## Start INPUT FOR THIS TASK

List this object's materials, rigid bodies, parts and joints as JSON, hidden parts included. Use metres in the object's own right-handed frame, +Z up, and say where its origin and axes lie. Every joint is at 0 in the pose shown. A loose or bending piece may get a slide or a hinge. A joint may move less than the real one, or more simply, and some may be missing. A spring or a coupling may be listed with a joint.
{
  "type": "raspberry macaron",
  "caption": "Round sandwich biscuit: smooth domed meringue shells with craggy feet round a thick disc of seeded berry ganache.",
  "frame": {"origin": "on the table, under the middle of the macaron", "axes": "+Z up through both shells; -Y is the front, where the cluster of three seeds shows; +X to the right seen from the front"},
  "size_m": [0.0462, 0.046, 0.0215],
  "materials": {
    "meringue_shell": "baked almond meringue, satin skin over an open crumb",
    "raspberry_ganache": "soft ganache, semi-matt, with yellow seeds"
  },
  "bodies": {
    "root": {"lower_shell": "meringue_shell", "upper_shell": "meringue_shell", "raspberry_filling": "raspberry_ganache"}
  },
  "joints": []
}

## End INPUT FOR THIS TASK
## Start INPUT FOR THIS TASK

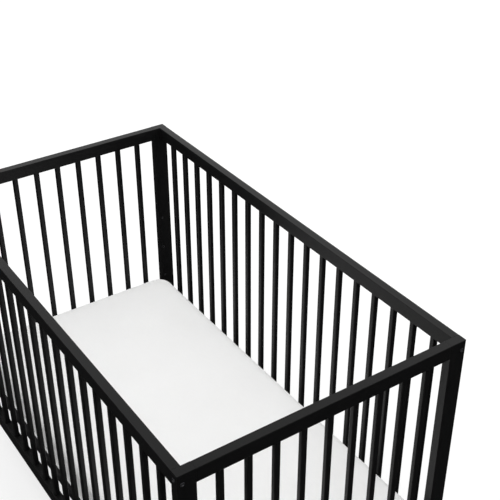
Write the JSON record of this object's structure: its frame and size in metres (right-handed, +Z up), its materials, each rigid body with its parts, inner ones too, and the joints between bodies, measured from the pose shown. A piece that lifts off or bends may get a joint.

## End INPUT FOR THIS TASK

Identify all lines where the word "handed" shows up. Copy them.

# THE COMPLETED TASK
List this object's materials, rigid bodies, parts and joints as JSON, hidden parts included. Use metres in the object's own right-handed frame, +Z up, and say where its origin and axes lie. Every joint is at 0 in the pose shown. A loose or bending piece may get a slide or a hinge. A joint may move less than the real one, or more simply, and some may be missing. A spring or a coupling may be listed with a joint.
Write the JSON record of this object's structure: its frame and size in metres (right-handed, +Z up), its materials, each rigid body with its parts, inner ones too, and the joints between bodies, measured from the pose shown. A piece that lifts off or bends may get a joint.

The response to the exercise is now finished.